I invite you to read the other cases on my website and if you know of anyone who might benefit from homeopathy, please let them know about this. Why let a child suffer needlessly when there is simple, inexpensive (the remedy cost about $15 so far) and logical solution to the problem!
I have only provided small excerpts of the entire case history above. It is well worth reading through in its entirety if only to understand the naturopatic thinking and reasoning process. It is so far removed from an evidence-based, science-based methodology, it’s remarkable.
Health official Dr. Bonnie Henry, quoted by the CBC, has written to Health Canada, asking how this remedy could be approved. But as noted above, approval of ineffective treatments is the intent of Health Canada’s Natural Health Products regulatory scheme – not a bug.
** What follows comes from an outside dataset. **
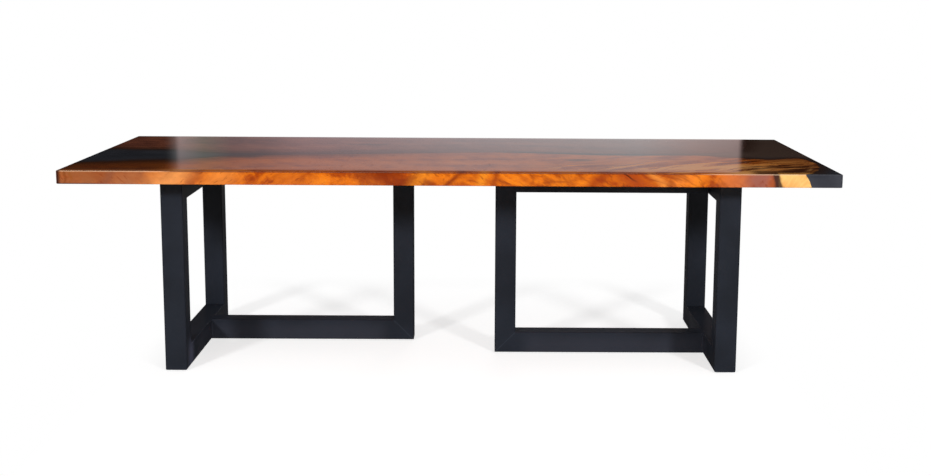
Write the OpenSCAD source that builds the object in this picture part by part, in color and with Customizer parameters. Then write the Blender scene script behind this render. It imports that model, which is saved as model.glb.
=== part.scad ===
// Dining table: two live-edge slabs joined by cast black resin, on two welded
// bases of square tube. Millimetres, +Z up. The origin is on the floor under
// the middle of the tabletop, +X runs along the table and -Y is the front.

/* [Tabletop] */
// Length of the tabletop, end to end
top_length = 2743; // [2400:1:3000]
// Width of the tabletop, front to back
top_width = 1100; // [1000:1:1200]
// Thickness of the wood and the resin
top_thickness = 48; // [40:1:70]
// Height of the tabletop's upper face above the floor
table_height = 765; // [700:1:800]
// Rounding along the tabletop's upper and lower edges
edge_round = 3; // [1:0.5:6]
// Rounding of the tabletop's four upright corners
corner_round = 9; // [7:0.5:20]

/* [Live edges and resin] */
// How much further a slab reaches at the bottom of a live edge than at its top
live_slant = 14; // [4:1:18]
// Height of the small waves along a live edge
live_ripple = 2.5; // [0:0.5:5]
// Width of the resin seam where the slabs come closest
seam_width = 10; // [5:1:20]
// Distance from the front edge to the seam at mid length
seam_from_front = 565; // [480:1:600]
// Distance from the front edge to the resin inlet at the left end
inlet_from_front = 215; // [120:1:260]
// Width of the resin inlet at the left end
inlet_width = 425; // [300:1:480]
// Length of resin along the front edge, from the right end
corner_length = 136; // [100:1:200]
// Resin left between the front slab's right end and the table's end
end_margin = 24; // [20:1:60]
// Length of resin along the rear edge, from the right end
field_length = 110; // [80:1:160]

/* [Bases] */
// Side of the square tube
tube = 80; // [60:1:100]
// Wall of the square tube
tube_wall = 3; // [2:0.5:5]
// Outer corner radius of the square tube
tube_corner = 6; // [5.5:0.5:10]
// Distance from the tabletop's end to the outer face of an end frame
frame_setback = 320; // [250:0.5:400]
// Width of an end frame, front to back
end_frame_width = 780; // [600:1:860]
// Distance of an inner frame's middle from the table's middle line
inner_frame_offset = 90; // [60:1:180]
// Gap along the table between the free ends of the two inner frames
inner_gap = 324; // [240:1:600]
// Leg of the fillet welds where an inner frame meets an end frame
weld_leg = 4; // [2:0.5:6]

/* [Mounting plates] */
// Thickness of the plates welded on the bases
plate_thickness = 6; // [4:0.5:10]
// Width of both kinds of plate
plate_width = 160; // [150:1:220]
// Length of the plate on an end frame
end_plate_length = 720; // [500:1:760]
// Length of the plate on an inner frame
inner_plate_length = 160; // [150:1:240]
// Corner radius of the plates
plate_corner = 8; // [2:0.5:15]
// Length of the slots that let the wood move
slot_length = 18; // [12:0.5:24]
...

Notably, British Columbia’s naturopathic regulator is standing behind Zimmermann’s approach:
“There’s no common consensus about how the remedies work, but that they work is pretty clear. There are literally hundreds of millions of people around the world using homeopathy,” Zimmermann said. She has the support of the regulatory body for B.C.’s naturopathic doctors. According to the College of Naturopathic Physicians of British Columbia, lyssinum as an acceptable treatment. “Homeopathy, which includes the use of substances such as lyssinum, is a traditional modality with a long history in the naturopathic scope of practice; it is still used by some naturopathic doctors today,” deputy registrar Phillipa Stanaway wrote in an email.
Laughably, Health Canada says it takes safety “very seriously” despite implementing a licensing system that is doing exactly what it was designed to do.
Conclusion: Licensing magic doesn’t make it work
In Canada there have been limited attempts to regulate products like homeopathy or alternative medicine providers like naturopaths to scientific standards. In the absence of clear regulations that put science and patient safety first, it should not be surprising to see alternative medicine providers using pre-scientific practices to treat real medical issues. As long as regulators continue to allow these sorts of double-standards for these “alternative” practices, it is patients who will always, ultimately, pay the price.